I got off a wet morning at work and checked the cams during my shuttle ride home. My internet was spotty, but I could tell that there were waves at Porto and a few heads out. They say not to surf after a rain, but some stubborn surfers say that it's usually the first rains that are the worst for catching a case of the nasties.
When I showed up to Porto, the rain had already stopped, and before me were consistent, offshore, storm peaks. Surfline reported it at 2-3 FT, but it was easily an extra foot in the flesh.

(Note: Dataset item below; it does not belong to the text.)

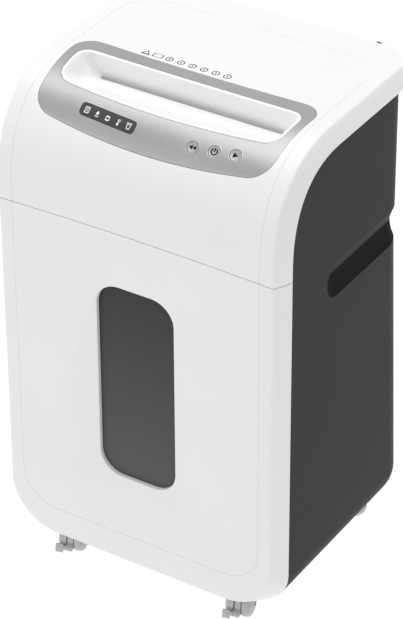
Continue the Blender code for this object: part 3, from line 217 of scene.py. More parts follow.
CASTER_PLASTIC = material("caster_nylon", (0.49, 0.49, 0.495), 0.36, grain=(700, 0.00003),
                          spread=0.05, tint=0.03)
STEEL = material("hard_steel", (0.44, 0.44, 0.45), 0.30, metallic=1.0, grain=(400, 0.00003),
                 spread=0.08, tint=0.08)
ZINC = material("zinc_sheet", (0.60, 0.61, 0.60), 0.40, metallic=1.0, grain=(120, 0.00002),
                spread=0.10, tint=0.10)
BRONZE = material("oiled_bronze", (0.50, 0.32, 0.14), 0.38, metallic=1.0, spread=0.08, tint=0.10)
NYLON = material("natural_nylon", (0.78, 0.76, 0.70), 0.46, grain=(500, 0.00003), spread=0.05, tint=0.03)
BLACK = material("black_nylon", (0.022, 0.022, 0.023), 0.42, grain=(900, 0.00005), spread=0.05, tint=0.08)
GRIP_RUBBER = material("grip_rubber", (0.014, 0.014, 0.014), 0.75, specular=0.05, grain=(1400, 0.00008),
                       spread=0.04, tint=0.08)
BOARD = material("green_board", (0.02, 0.13, 0.05), 0.42, coat=0.3, spread=0.05, tint=0.15)



def paint_shade_by_height(mat, low_z, high_z, low_color, high_color):
    """Paint shade into a material's colour by height above the floor."""
    tree = mat.node_tree
    place = tree.nodes.new("ShaderNodeTexCoord")
    split = tree.nodes.new("ShaderNodeSeparateXYZ")
    rise = tree.nodes.new("ShaderNodeMapRange")
    rise.inputs["From Min"].default_value = low_z
    rise.inputs["From Max"].default_value = high_z
    ramp = tree.nodes.new("ShaderNodeValToRGB")
    ramp.color_ramp.elements[0].color = (*low_color, 1)
    ramp.color_ramp.elements[1].color = (*high_color, 1)
    tree.links.new(place.outputs["Object"], split.inputs["Vector"])
    tree.links.new(split.outputs["Z"], rise.inputs["Value"])
    tree.links.new(rise.outputs["Result"], ramp.inputs["Fac"])
    tree.links.new(ramp.outputs["Color"], tree.nodes["Principled BSDF"].inputs["Base Color"])


# Painted shade: the smoked window is coloured lighter at the bottom and darker at the top, standing for the
# shade in the deeper top of the dish.
paint_shade_by_height(SMOKE, WINDOW_LOW, WINDOW_HIGH, (0.094, 0.094, 0.095), (0.041, 0.041, 0.042))

BY_SLOT = {"white_shell": WHITE, "dark_panel": DARK, "silver_trim": SILVER, "lens": LENS,
           "smoked_window": SMOKE, "bin_plastic": BIN_PLASTIC, "button": CAP, "steel": STEEL,
           "zinc_plate": ZINC, "bronze": BRONZE, "nylon_gear": NYLON, "black_plastic": BLACK,
           "circuit_board": BOARD, "caster_plastic": CASTER_PLASTIC}
for part in frame["record"]["subparts"]:
    node = nodes[part["node"]]
    for slot in node.material_slots:
        slot.material = BY_SLOT[part["material_slot"]]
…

I was stoked. I high-kneed my way through the shore towards the water. A pack sat on 42nd, but the waves were scattered as far as the pier and the jetty. I couldn't believe it was this good, and for as many people that were out there, the semi-vacant lot reflected a light weekday crowd.

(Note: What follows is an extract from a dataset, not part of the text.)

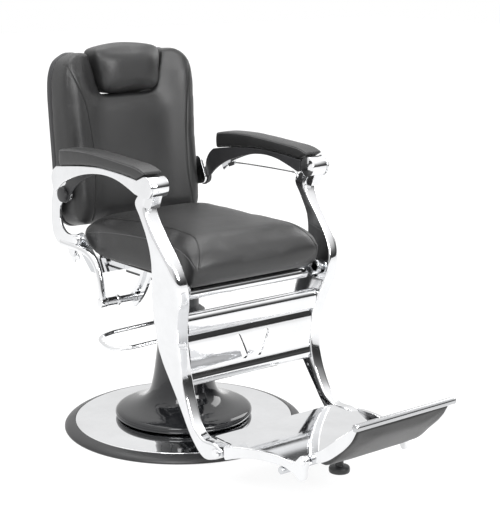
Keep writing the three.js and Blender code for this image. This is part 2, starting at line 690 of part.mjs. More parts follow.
function makeFootRest() {
  const capR = 12;
  const rear = join(
    rodX(FOOT_PIN, 9, [-236, 236]),
    rodX(FOOT_PIN, capR, [-238, -231.5]),
    rodX(FOOT_PIN, capR, [231.5, 238]),
  );
  add("rear_cross_tube", rear, steel);
  add("front_cross_tube", rodX([-635, 98], 9, [-184, 184]), steel);
  add("hinge_rod", rodX(HINGE, 7, [-168, 168]), chrome);
  const tread = new THREE.Shape();
  const halfAt = (y) => 166 + railShift(y) - RAIL_W - 1;
  const [front, mid, back] = [-672, -472, -392];
  const corners = [
    [-halfAt(front), front], [halfAt(front), front], [halfAt(mid), mid], [192, -462], [190, back],
    [-190, back], [-192, -462], [-halfAt(mid), mid],
  ];
  corners.forEach(([x, y], i) => tread[i ? "lineTo" : "moveTo"](x, y));
  tread.closePath();
  const lip = box([-186, 186], [back - 3, back], [TREAD_Z[0] - 16, TREAD_Z[0] + 1]);
  add("tread_plate", join(slabZ(tread, TREAD_Z), lip), chrome);
  const foot = turned([[0, 50], [22, 50], [25.5, 53], [25.5, 62], [21, 66], [10, 67], [10, 86], [0, 86]], 28);
  foot.translate(0, -635, 0);
  add("bumper", cut(foot, rodX([-635, 98], 9 + GAP, [-40, 40])), rubber);
}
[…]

I sat on 45th with another guy while the pack stayed south of me. Even though the surf was consistent, a lot of the waves ran away too fast. My first two waves of the sesh were my best, rights. I bottom turned and got two backhand hacks but later realized that I really should have pulled in on the right hollow shoulder. My next wave was bigger, the turns more critical, but I still questioned if I surfed it right.

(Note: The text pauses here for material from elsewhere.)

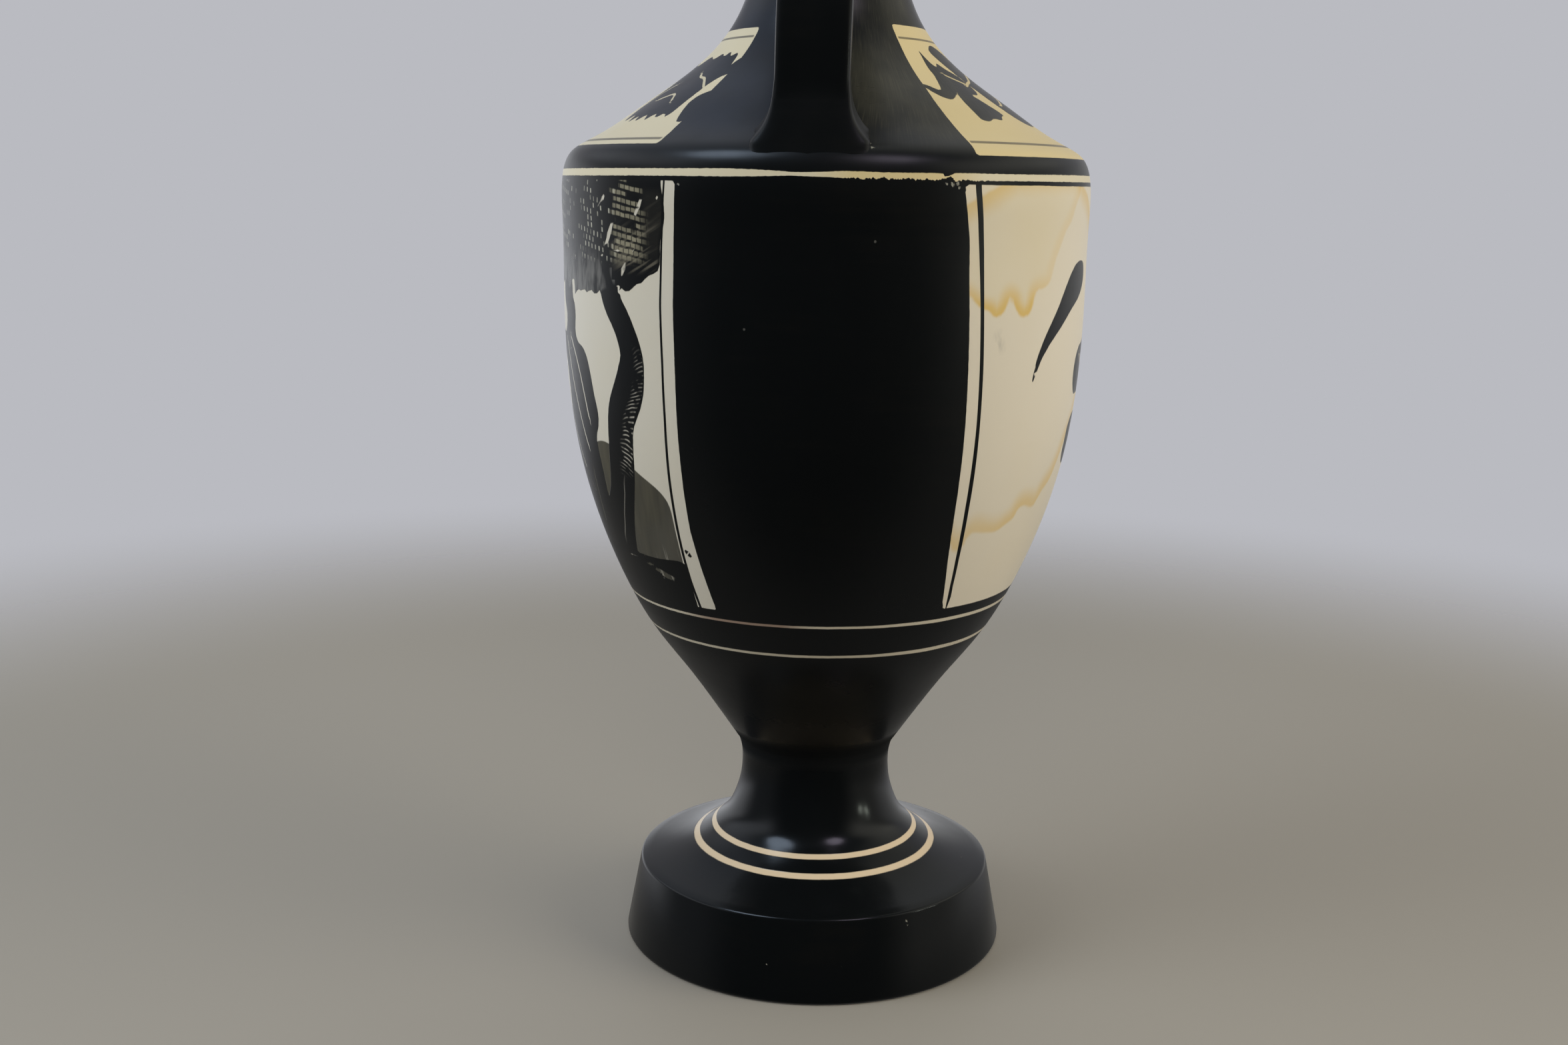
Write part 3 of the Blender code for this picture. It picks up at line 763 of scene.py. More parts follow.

More guys started to paddle over towards me, so I moved more north towards the rocks, and then a nice outside right came my way. I told myself I'd pull in, but I ended up barrel dodging because the wave was so big.
After beating myself up over it, I made a commitment to myself to pull in next time.
Over the last week, I've been rewatching a lot of tutorials on surf tips. One was about backside tube riding, grabbing the rail to steer and put yourself into the right position. Back in Indo, my brother has told me to “pig dog” and stall without further explanation.
On the next rights, that weren't complete closeouts, I grabbed rail and held my line, purposely trying to drive for as much distance as possible. As usual, I didn't make it out, but I felt like I was making better progress, like I was at least traveling a bit further.
I blew a left that looked like a small easy barrel. All I could do was laugh.
The sun broke through the clouds a few times, but the sky was mostly overcast. As the tide got lower, the surf started closing out more. I walked away not a victor but not completely defeated either.